The sector Minister, Ken Ofori-Atta, explains that the proposed offer involves exchanging the current holdings of Treasury Bonds, ESLA bonds, and Daakye Bonds for a menu of the currently outstanding New Bonds, which were issued in February 2023 and mature in 2027 and 2028, respectively.

The New Bond 2027 and New Bond 2028 have an average coupon of 8.4% with a ratio of 1.15x, thus leading to an increase in patrimonial value. Additionally, a 10% cash payment will be made as part of the proposal. This implies that the stream of coupons received under the proposal will be 21%, compared to the current 18.5% of the outstanding old bonds.

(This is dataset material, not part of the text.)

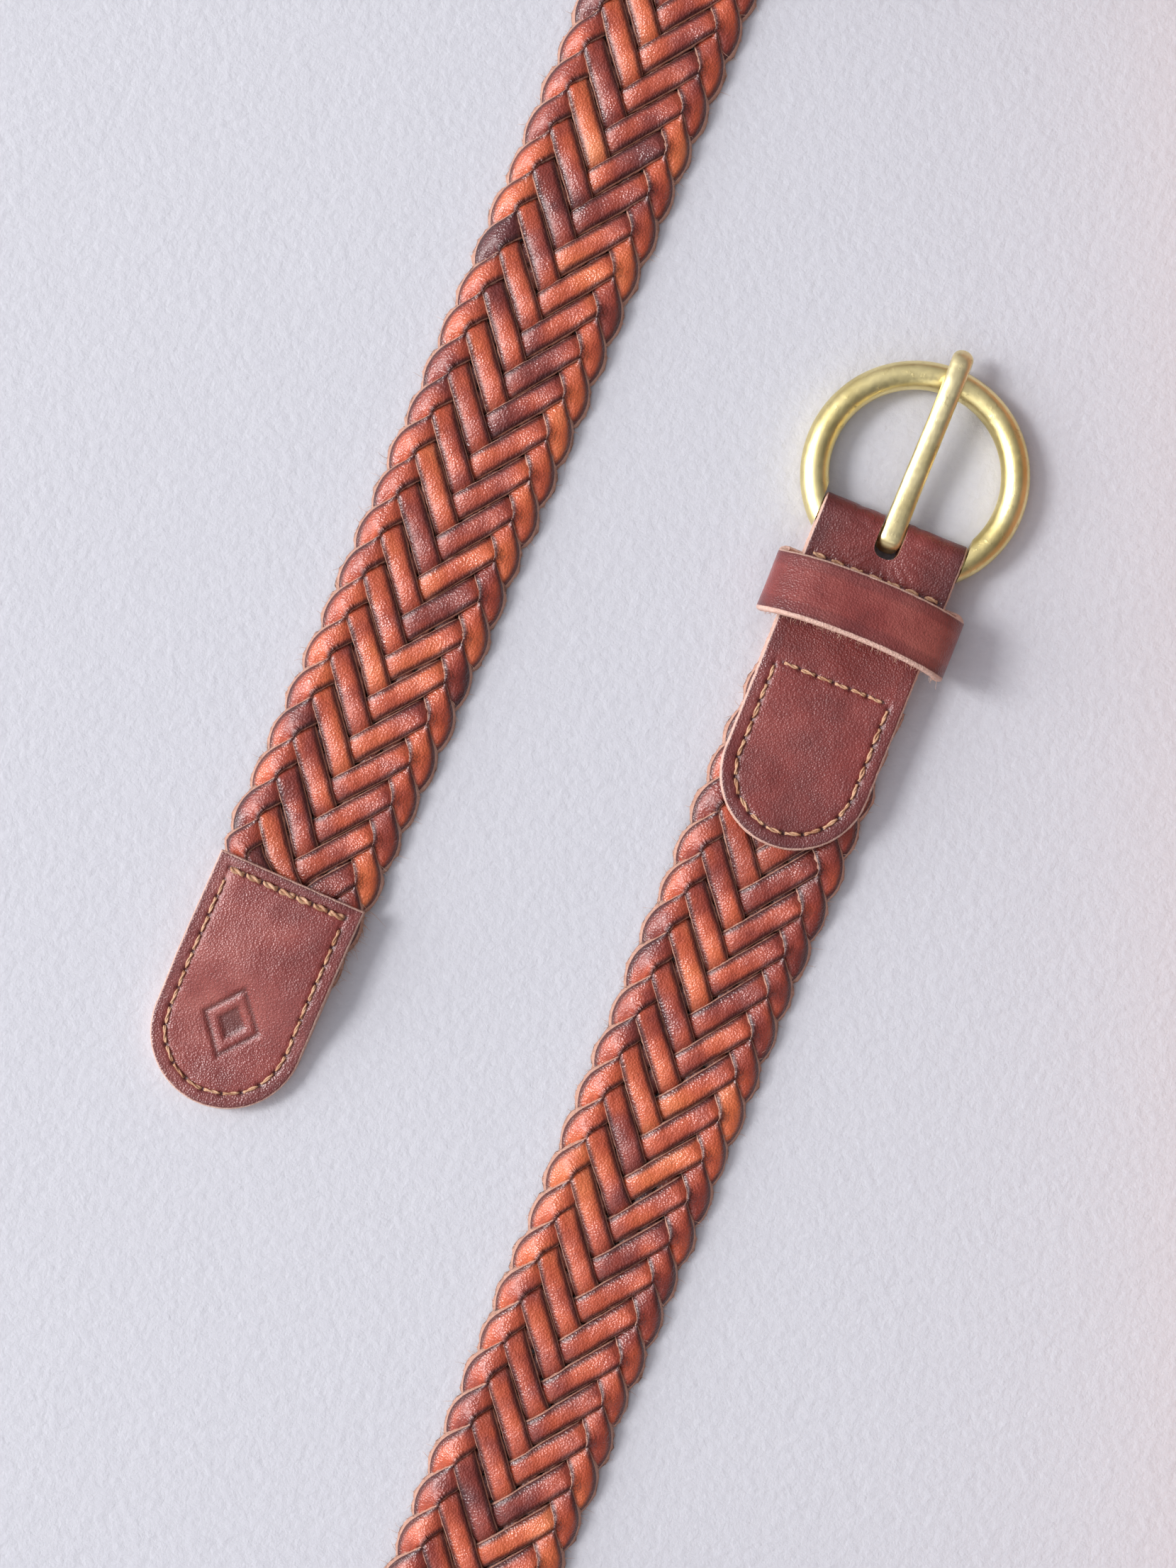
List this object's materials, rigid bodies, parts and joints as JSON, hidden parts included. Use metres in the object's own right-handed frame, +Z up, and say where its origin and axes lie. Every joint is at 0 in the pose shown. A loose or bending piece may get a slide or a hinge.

“In 2023 and 2024, both instruments will pay 5% coupon in cash, and the remainder will be capitalized into the nominal amount of the two bonds in order to comply with the cash constraints and the macro-framework defined under the program with International Monetary Fund (IMF),” Ofori-Atta added.

In a nutshell, while the Ghanaian government’s new Domestic Debt Exchange Programme appears to offer a way for the country to meet its financial obligations while maintaining the value of its pension funds, many experts, including businessman Senyo Hosi, believe it is merely pushing liabilities onto future administrations. Additionally, organized labor remains unsatisfied with the program, and the Ministry of Finance is requesting the Board of Trustees of Pension Funds’ participation in the new program.